Gross Domestic Product (GDP) is the total market value of all goods and services produced in a country in a year. These estimates are made every year by international financial organizations such as the International Monetary Fund and the World Bank. While the GDP (PPP) is a good indicator of a country’s wealth, calculations based on nominal GDP often tend to overlook the cost of living in each country. The GDP per capita, however, is not precisely a measure of personal income.
International financial services, tourism, petroleum and natural gas exports, electronic goods manufacturing, facilitating international trade (as in the case of Singapore) and a flourishing service sector, are the keystones behind the economic success of these nations.
Here are the top richest countries in the world according to 2019 GDP per capita index:
1. Macao SAR (Macau) – $129,103.0
More than 50% share of GDP and 70% of national revenue comes from gaming, tourism and hospitality industry. A small population and area, a tax haven, and a port with no foreign exchange control regimes place Macau among the world’s richest regions. Apparel exports and gambling-related tourism are backbone of the economy.
2. Luxembourg – $121,292.7
The cornerstone of Luxembourg’s powerful economy is its exuberant financial sector, with bank holdings almost 20 times its GDP size. Its proximity to Belgium, France, and Germany is also a crucial factor for the prosperity and economic growth of the nation. The economy of Luxembourg is largely dependent on the banking, steel, and industrial sectors.
3. Singapore – $101,375,8
Singapore, a self-governing city-state of Southeast Asia, is the third richest country in the world. It has per capita GDP of $90,500 and is one of the world’s leading centers for commerce. Moreover, the country has the world’s second-busiest port. Its state-owned enterprises plays a substantial role in Singapore’s economy.
4. Qatar – $96,491.0
Qatar’s oil industry is considered the mainstay of Qatar’s economy. It is striking to note that the petroleum industry contributes over 62% towards the government revenue, approximately 92% towards export earnings, and over 60% towards GDP. Doha is Qatar’s financial centre.
5. Ireland – $84,069.4
Ireland is placed at the fifth spot on the list. The Republic of Ireland withstood the impact of Brexit in 2016. When it comes to employment opportunities, salary structure, living standards, and social inclusion, the country is better than other EU members like France and Germany.
6. Switzerland – $70,989.3
A high-income country located in the heart of Europe, Switzerland managed to retain its independence in the two World Wars, despite being in close proximity of Axis and Allied powers. Its stable and high-tech economy is famous for watch production and top-end brands such as Omega; big pharmaceutical and FMCG companies such as Novartis, La Roche and Nestle; and banks and financial services group like Credit Suisse and UBS AG.

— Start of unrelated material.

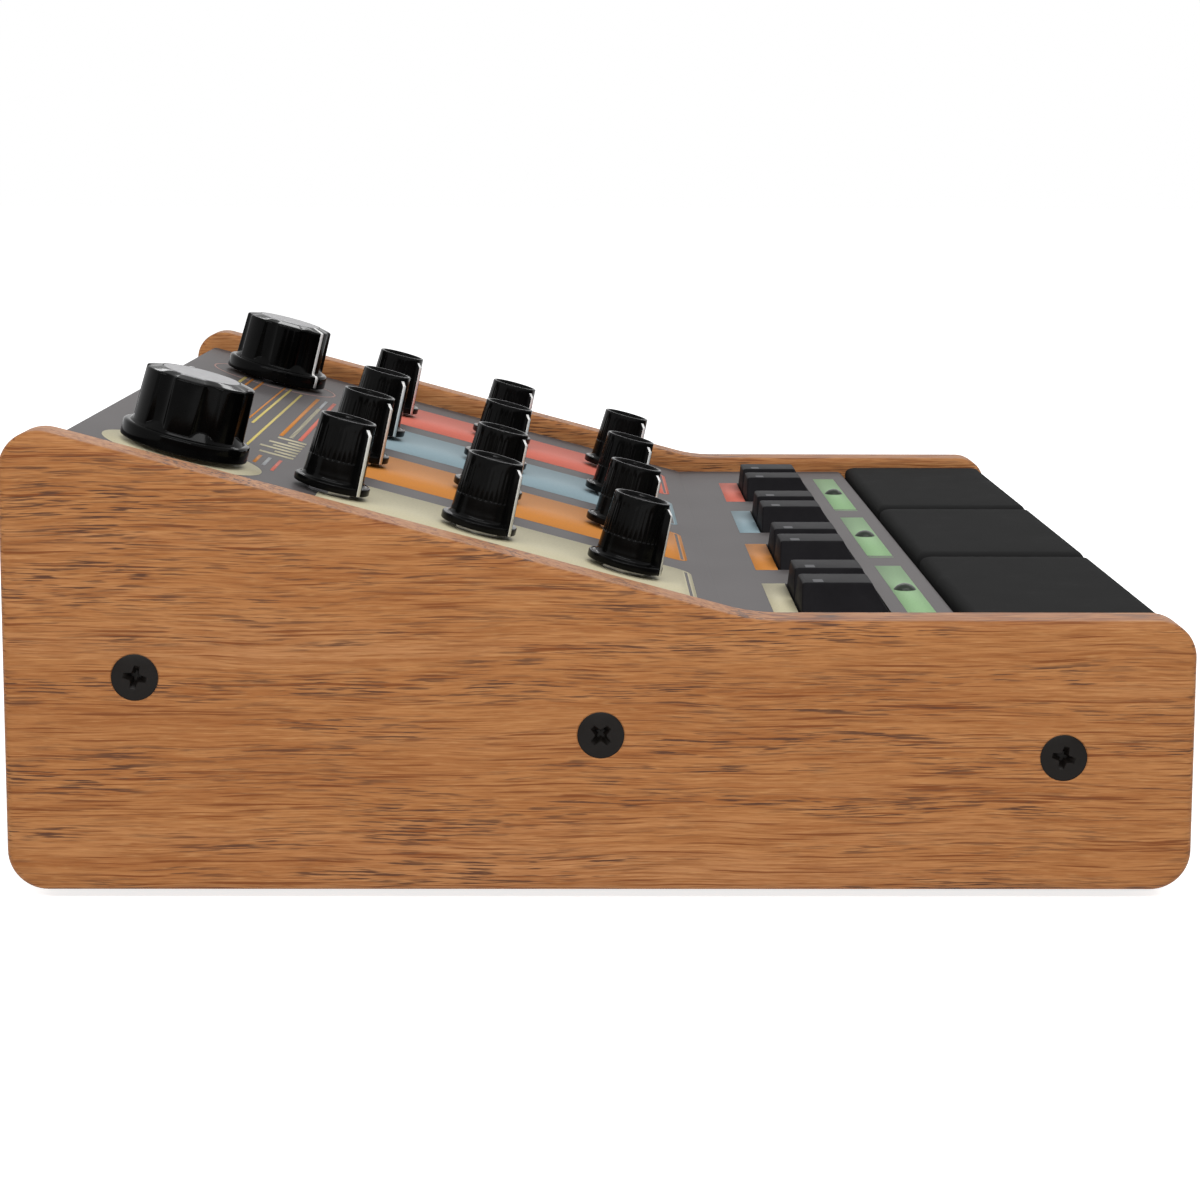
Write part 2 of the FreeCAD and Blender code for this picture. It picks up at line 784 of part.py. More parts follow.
def key_cap():
    """Hollow tapered cap with a stem, its foot centred on the origin, zero on the cover's face."""
    width, depth = key_width(), key_slot_depth - 2.0 * key_slot_clearance
    top_depth = depth - key_front_rake - key_rear_rake
    top_y = (key_front_rake - key_rear_rake) / 2.0
    foot = box(-width / 2, width / 2, -depth / 2, depth / 2, -key_skirt, 0)
    top = rectangle(0, top_y, key_top_width, top_depth, key_rise)
    crown = Part.makeLoft([rectangle(0, 0, width, depth, 0), top], True, True)

    def upper(b):
        return b.ZMax > 0.01
    cap = fuse([foot, crown])
    cap = cap.makeFillet(key_edge_radius, edges_where(cap, upper))
    in_width, in_depth = width - 2 * key_wall, depth - 2 * key_wall
    hollow_foot = box(-in_width / 2, in_width / 2, -in_depth / 2, in_depth / 2, -key_skirt, 0)
    in_top_width, in_top_depth = key_top_width - 2 * key_wall, top_depth - 2 * key_wall
    in_top = rectangle(0, top_y, in_top_width, in_top_depth, key_rise - key_wall)
    hollow_crown = Part.makeLoft([rectangle(0, 0, in_width, in_depth, 0), in_top], True, True)
    half = key_stem / 2.0
    stem = box(-half, half, -half, half, -key_stem_below_cover, key_rise - key_wall)
    window_rear = depth / 2.0 - key_rear_rake - key_window_from_rear
    window_left = key_window_from_side - key_top_width / 2.0
    window = box(
        window_left, window_left + key_window_width,
        window_rear - key_window_depth, window_rear,
        key_rise - key_window_recess, 2.0 * key_rise,
    )
    return fuse([cap.cut([hollow_foot, hollow_crown, window]), stem])


def key_y():
    """Y of the middle of the keys."""
    return y_at(key_slot_rear + key_slot_depth / 2.0)


def make_keys():
    cap = key_cap()
    for i, x in enumerate(key_places()):
        save("key_" + str(i + 1), at(cap, x, key_y(), flat_height))


def make_switches():
    """One switch under each key, with a socket for the key's stem."""
    half = switch_size / 2.0
    socket = key_stem / 2.0 + switch_hole_clearance
    top = switch_height
    body = box(-half, half, -half, half, 0, top)
    body = body.cut(box(-socket, socket, -socket, socket, top - switch_hole_depth, top))
    save("key_switches", Part.makeCompound([at(body, x, key_y(), key_board_top) for x in key_places()]))


def make_lamps():
    """Round lamps through the cover, standing on the key board on two leads."""
    bottom = -lamp_body_below_cover
    dome_radius = (lamp_radius ** 2 + lamp_dome_height ** 2) / (2.0 * lamp_dome_height)
    ball = Part.makeSphere(dome_radius, FreeCAD.Vector(0, 0, lamp_dome_height - dome_radius))
    barrel = cylinder(lamp_radius, bottom, lamp_dome_height)
    dome = cylinder(2.0 * lamp_radius, 0, 2.0 * lamp_dome_height).cut(ball)
    flange = cylinder(lamp_flange_radius, bottom, bottom + lamp_flange_height)
    aside = lamp_lead_pitch / 2.0
    leads = [cylinder(lamp_lead_radius, -key_board_drop, bottom, x) for x in (-aside, aside)]
    lamp = fuse([barrel.cut(dome), flange] + leads)
    y = y_at(lamp_from_rear)
    save("lamps", Part.makeCompound([at(lamp, x, y, flat_height) for x in lamp_places()]))


def make_pads():
    """Pads side by side between the cheeks, the outer ones wider, with a thin sensor under each."""
    wall = inner_width / 2.0 - pad_side_clearance
    gaps = [column_x(i, pad_gap_pitch, pad_count - 1) for i in range(pad_count - 1)]
    starts = [-wall] + [gap + pad_gap / 2.0 for gap in gaps]
    ends = [gap - pad_gap / 2.0 for gap in gaps] + [wall]
    rear = pad_bay_from_rear + pad_rear_gap
    top = flat_height + pad_proud
    sensors = []
    for i, (start, end) in enumerate(zip(starts, ends)):
        pad = box(start, end, y_at(rear), y_at(front_from_rear), pad_bottom, top)

        def rounded(b):
            return b.ZLength > pad_thickness / 2.0 or b.ZMin > top - 0.01
        pad = pad.makeFillet(pad_edge_radius, edges_where(pad, rounded))
        save("pad_" + str(i + 1), pad)
        m = sensor_margin
        y0, y1 = y_at(rear + m), y_at(front_from_rear - m)
        sensors.append(box(start + m, end - m, y0, y1, deck_top, deck_top + sensor_thickness))
    save("pad_sensors", Part.makeCompound(sensors))


# Jacks and inlet in the rear wall, built looking out towards +Y from the wall's inner face

def jack_holes():
    """X and hole radius of everything that passes through the rear wall."""
    audio = jack_bushing_radius + bushing_hole_clearance
    power = power_face_radius + bushing_hole_clearance
    return [(jack_x, audio), (jack_x + jack_pitch, audio), (power_x, power)]


def rod_back(radius, y0, y1):
    """A cylinder along Y between two distances."""
    return Part.makeCylinder(radius, y1 - y0, FreeCAD.Vector(0, y0, 0), FreeCAD.Vector(0, 1, 0))


def audio_jack():
    """Boxed jack with a threaded bushing and a blind bore."""
    half = jack_body_size / 2.0
    body = box(-half, half, -jack_body_length, 0, -half, half)
    bushing = rod_back(jack_bushing_radius, 0, jack_bushing_length)
    bore = rod_back(jack_bore_radius, jack_bushing_length - jack_bore_length, jack_bushing_length)
    return fuse([body, bushing]).cut(bore)


def power_inlet():
    """Barrel inlet whose face stands a little out of the wall, with a centre pin."""
    half = power_body_size / 2.0
    body = box(-half, half, -power_body_length, 0, -half, half)
    end = sheet + power_face_proud
    face = rod_back(power_face_radius, 0, end)
    bore = rod_back(power_bore_radius, end - power_bore_length, end)
    pin = rod_back(power_pin_radius, -power_bore_length, end - power_pin_recess)
    return fuse([fuse([body, face]).cut(bore), pin])


def make_rear_parts():
    inner = y_at(rear_wall_face + sheet)
    xs = (jack_x, jack_x + jack_pitch)
    for name, x in zip(("input_jack", "output_jack"), xs):
        save(name, at(audio_jack(), x, inner, jack_height))
    upright = hexagon(jack_nut_flats, 0, jack_nut_height)
    upright = upright.cut(cylinder(jack_bushing_radius + thread_clearance, 0, jack_nut_height))
    upright.rotate(FreeCAD.Vector(0, 0, 0), FreeCAD.Vector(1, 0, 0), -90)
    nuts = [at(upright, x, inner + sheet, jack_height) for x in xs]
    save("jack_nuts", Part.makeCompound(nuts))
    save("power_inlet", at(power_inlet(), power_x, inner, jack_height))


def main():
    os.makedirs("parts", exist_ok=True)
    make_cheeks()
    make_cheek_screws()
    make_cover()
    make_tray()
    make_base_screws()
    make_feet()
    make_pots()
    make_main_board()
    make_key_board()
    make_knobs()
    make_keys()
    make_switches()
    make_lamps()
    make_pads()
    make_rear_parts()


main()
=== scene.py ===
import json
import math

import bpy
import numpy as np
from mathutils import Matrix, Vector
from mathutils.geometry import tessellate_polygon

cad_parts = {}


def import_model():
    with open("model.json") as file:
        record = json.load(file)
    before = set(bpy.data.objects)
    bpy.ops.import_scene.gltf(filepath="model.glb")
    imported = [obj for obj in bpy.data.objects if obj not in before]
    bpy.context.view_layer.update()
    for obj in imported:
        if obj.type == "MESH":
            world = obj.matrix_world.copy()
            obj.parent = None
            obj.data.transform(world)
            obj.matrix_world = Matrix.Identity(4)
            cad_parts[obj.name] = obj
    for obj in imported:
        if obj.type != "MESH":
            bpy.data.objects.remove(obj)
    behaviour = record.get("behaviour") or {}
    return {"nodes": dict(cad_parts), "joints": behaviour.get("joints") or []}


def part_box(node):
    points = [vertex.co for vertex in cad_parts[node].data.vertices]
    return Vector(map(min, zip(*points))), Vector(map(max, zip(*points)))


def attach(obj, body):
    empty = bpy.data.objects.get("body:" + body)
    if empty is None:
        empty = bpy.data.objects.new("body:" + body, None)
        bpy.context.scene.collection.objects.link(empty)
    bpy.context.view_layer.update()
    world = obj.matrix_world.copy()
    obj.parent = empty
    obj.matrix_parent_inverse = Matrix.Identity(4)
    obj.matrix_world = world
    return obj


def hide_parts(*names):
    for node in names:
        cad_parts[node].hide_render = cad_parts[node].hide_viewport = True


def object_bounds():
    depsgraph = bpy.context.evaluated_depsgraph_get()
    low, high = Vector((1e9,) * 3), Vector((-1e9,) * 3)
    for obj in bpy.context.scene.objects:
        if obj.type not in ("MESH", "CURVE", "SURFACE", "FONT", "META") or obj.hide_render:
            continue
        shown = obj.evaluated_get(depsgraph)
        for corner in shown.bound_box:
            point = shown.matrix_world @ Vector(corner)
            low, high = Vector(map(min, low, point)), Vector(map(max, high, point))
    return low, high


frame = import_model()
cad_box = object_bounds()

# Looks of a desktop effects processor. Lengths are millimetres, turned into metres when a mesh is made.
# Frame: +Z up, the user in front at -Y, the near cheek of the photograph at -X.

MM = 0.001
CASE = "case"

# Sizes read from the frame
joints = {joint["name"]: joint for joint in frame["joints"]}


def box_mm(node):
    """Lowest and highest corner of a CAD node as two numpy arrays in millimetres."""
    low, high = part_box(node)
    return np.array(low) / MM, np.array(high) / MM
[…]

7. United Arab Emirates – $74,942.7
The UAE has an open economy and a high per capita income. It is the world’s third-largest exporter of crude oil. It is proven to have the world’s fifth-largest natural gas reserves. Oil exports account for about 25 per cent of the UAE’s gross domestic product.
8. Norway – $66,831.9
Norway is placed in the eighth spot on the list. It has a mixed economy with state-ownership in strategic areas. Since the start of the industrial era, the economy of Norway has shown a robust growth. Prior to industrial revolution, Norway’s economy was largely based on agriculture, timber, and fishing.
9. United States – $65,280.7
The most technologically powerful economy in the world is United States; it is highly developed and mixed. Its firms such as computers, pharmaceuticals, medical, aerospace and military equipments are also the leading in the world. United State’s economy is fueled by abundant natural resources, a well-developed infrastructure, and high productivity.
10. Brunei Darussalam – $64,673.3
One of world’s richer countries, Brunei Darussalam is ranked tenth on the list. The oil and gas sector dominates the economy and generates the bulk of export earnings and government revenues. The economy of this country also benefited from high global energy prices in the early 2000.